GigaOm | December 21, 2015

Are microservices just SOA redux?


Sinclair is CEO and cofounder of Apprenda, a leader in enterprise Platform as a Service.

It seems like every conversation related to cloud-native software projects these days involves microservices. During those conversations, someone inevitably draws a comparison with service-oriented architecture (SOA) or hesitantly asks the question, “Aren’t microservices just SOA?” While it might not seem important on first glance, this is actually a pressing question that gets little attention.

Usually this question is either outright dismissed in the negative or unquestionably accepted in the affirmative. As an exercise in more deeply answering the question, let’s spend time a little time understanding SOA and microservices independently and then comparing.

In the early 2000s, service-orientation became a popular design principle. Driven by backlash against highly coupled, binary-oriented systems, service-orientation promised significant increases in flexibility and compatibility. Microsoft’s Don Box was one of the first to truly spell out the guiding principles of SOA, captured in four simple tenets:

  • Boundaries are explicit
  • Services are autonomous
  • Services share schema and contract, not class
  • Service compatibility is based on policy

By adopting a service-oriented architecture that adhered to these tenets, one could unlock the value in SOA. Very quickly the world’s top software vendors capitalized on the opportunity and began building platforms and technologies to support the concept.
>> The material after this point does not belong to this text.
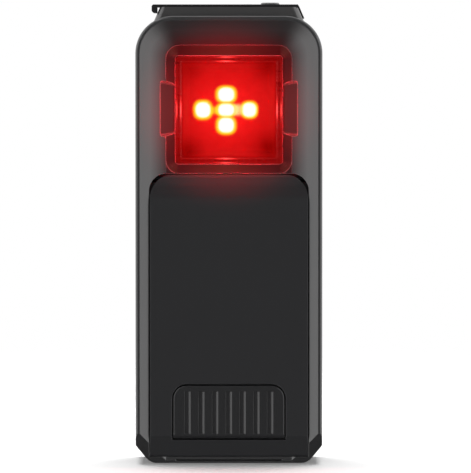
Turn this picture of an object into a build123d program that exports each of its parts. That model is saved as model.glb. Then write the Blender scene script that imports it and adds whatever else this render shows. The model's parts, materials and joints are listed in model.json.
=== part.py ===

In fact, the SOA movement became almost entirely a vendor-driven paradigm. Vendors scrambled to build middleware to allow developers to build SOA components that could be delivered and managed in the context of those four tenets. That middleware, in many instances, became bloated. Moreover, industry specifications that defined things like SOA schemas and policy management also became bloated. This bloat resulted in heavyweight components and a backlash by developers who viewed SOA as a cumbersome, unproductive model.